The trend has been helped along by investors like my brother who exclusively buy index funds. You see, as these momentum stocks trade higher, their stock market value becomes bigger in comparison to the overall economy. And that means index mutual funds must buy more of these momentum stocks.
As more investors like my brother plow money into these funds, the funds keep buying popular momentum stocks. And the cycle continues.
This has led to some big distortions in the market, where popular stocks are trading well above any justifiable price. Meanwhile, there are an increasing number of “value stocks” that have been left behind. These stocks are not a big part of index mutual funds, and so less money is being invested in these companies
Think of this like a seesaw — with growth and momentum stocks riding one side of the plank to an extremely high level, while value stocks are sitting on the low end of the seesaw near the ground.
At some point the seesaw naturally shifts direction, and that’s exactly what we’re seeing in the market right now. Value stocks are becoming more popular, while momentum stocks are starting to lose their luster and trade lower.
In fact, this past week, investors drove the biggest move out of momentum stocks and into value stocks seen in years!
This is just like a shift in the tide, triggering a new underwater current.
And given how much money has flowed out of value stocks and into momentum stocks for the past several years, this reversal could be very powerful.
In fact, I’m expecting this shift to be one of the major themes that we cover here at The Daily Edge for months to come!
You might not see too much happening on the surface when it comes to the Dow or the S&P 500 levels. But if you tap into this trend of capital flowing out of momentum stocks and into value plays, you’re likely to grow the value of your nest egg exponentially.

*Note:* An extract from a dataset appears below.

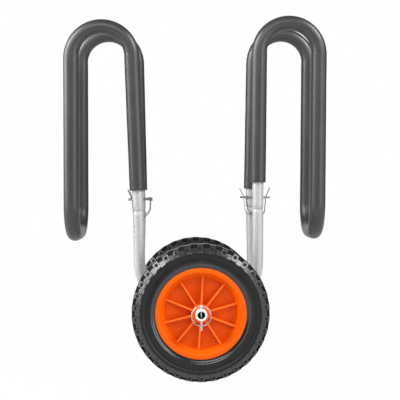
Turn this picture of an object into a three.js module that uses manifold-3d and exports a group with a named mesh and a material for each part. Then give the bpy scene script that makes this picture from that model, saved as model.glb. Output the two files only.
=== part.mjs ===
// A two-wheeled cart for a paddle board or a slim hull. Two padded loops stand over a short axle, and
// the board rides on its edge between their near and far arms. Each loop is one bent tube in a foam
// sleeve. It slides over the swaged tops of two U-shaped lower frames and is locked there by wire-lock
// pins. Lynch pins hold the wheels on the axle, so the whole cart comes apart without tools.
//
// Sizes are in millimetres and angles in degrees. X runs across the cart, Y runs along the axle with
// the near side at -Y, Z is up, and the origin is on the ground under the middle of the axle.
import * as THREE from 'three';
import { mergeVertices } from 'three/addons/utils/BufferGeometryUtils.js';
import Module from 'manifold-3d';

const wasm = await Module();
wasm.setup();

// Fits
const seatGap = 0.3; // between two pieces that touch
const runningGap = 0.4; // between a piece that turns and what it turns on

// Wheels
const wheelRadius = 150; // to the flat tops of the tread blocks
const tyreWidth = 70;
const treadBandHeight = 24; // from the tops of the blocks in to the smooth sidewall
const treadDepth = 4;
const treadBlockCount = 36; // in each of the two rows
const treadBlockShare = 0.5; // part of the pitch that a block takes
const treadGroove = 3; // between the two rows of blocks, round the middle of the tread
const crownInset = 13; // from the tyre's widest plane to the flat part of the tread
const shoulderDrop = 10; // from the tops of the blocks to the shoulder's corner
const shoulderInset = 2; // from the tyre's widest plane to the shoulder's corner
const smoothWallInset = 0.5; // from the tyre's widest plane to the smooth sidewall's edge
const smoothWallHeight = 27.5; // from the tread band in to the rim's flange
const rimWidth = 66;
const rimFlangeThickness = 3;
const rimFlangeHeight = 7; // of the flange over the tyre's seat
const rimLipWidth = 10.5; // of the flange's face
const rimSlopeWidth = 12; // of the slope between the flange's face and the floor of the dish
const rimWebThickness = 8;
const hubWall = 3.3; // round the bush
const ribCount = 10;
const ribThickness = 3.6;
const ribTurn = 5; // the ribs' turn away from upright
const ribHubHeight = 25; // above the middle plane, beside the hub
const ribRimHeight = 15; // above the middle plane, at the rib's outer end
const bushWall = 3;
const bushLip = 3; // hub wall left in front of the bush

// Axle
const axleDiameter = 25;
const axleWall = 3;
const axleOverhang = 25; // of the axle past each rim
const spacerLength = 11.9;
const spacerWall = 3.5;
const lynchInset = 10; // from the axle's end to the lynch pin
const lynchShaftDiameter = 5;
const lynchHeadDiameter = 9.6;
const lynchNeck = 6; // from the axle up to the middle of the head
const lynchTail = 21.5; // of the shaft below the axle
const lynchRingDiameter = 43; // to the middle of the wire
const lynchRingWire = 3;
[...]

Today, I’d start by picking up shares of “boring” stocks like Goodyear Tire & Rubber (GT). This stock has fallen out of favor with investors because it doesn’t have an exciting business. But the company still generates reliable earnings and pays a 4.7% dividend.
Just this month, shares of GT traded higher by nearly 35%. And if the new current drives this stock back toward last year’s highs, GT could still have another 167% to go!
So consider adding GT and other value stocks to your investment account.